Price is therefore without emotion, price does not care about our trade. Self pity about a failed trade is pointless, other than the valuable lesson it generally always provides.

Moreover, price is a ‘zero sum game’, meaning that price will only move if enough institutions, agencies or individuals are on the other side of the trade to accept the alternative trade, which builds uncertainty.

Therefore any plan for price that we have is going to seem, at some point or other, more often than not, floored; a pure fantasy. However, if we don’t trade to a strategy then we will be in and out of trades like a jack-in-the-box with small to medium losses that destroy our confidence, our resolve and our account quicker than we think possible.

So, what is the answer? Well, maybe: clarity, boldness and acceptance help.

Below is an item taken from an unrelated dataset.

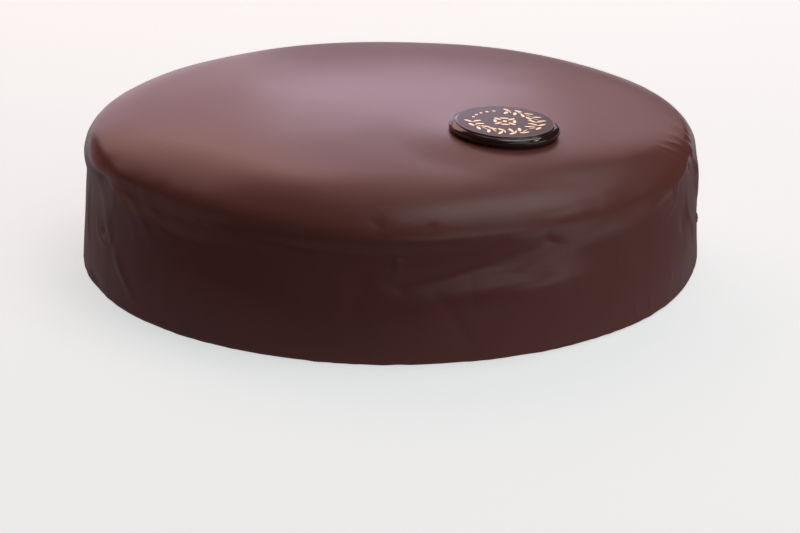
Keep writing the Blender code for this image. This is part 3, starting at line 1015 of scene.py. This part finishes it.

Clarity is clarity of strategy, which means a way to trade that is so clear to us that we’re almost embarrassed to mention its simplicity. Anything more than that is too complicated and unclear to us that we will dither when we need to take a trade.

Boldness is boldness in our commitment to a strategy. No questions asked. Commit to the risk and no half measures… like reducing (or much worse increasing) the stop position, or exiting before target without good reason.

Acceptance is acceptance of change. We cannot win every trade. To try to do so clashes with clarity of strategy and boldness and the loop will quickly collapse. Acceptance in our strategy, acceptance that it works most of the time; or at least some of the time.

And if we manage correctly (rather than fiddle) then that is enough to be profitable.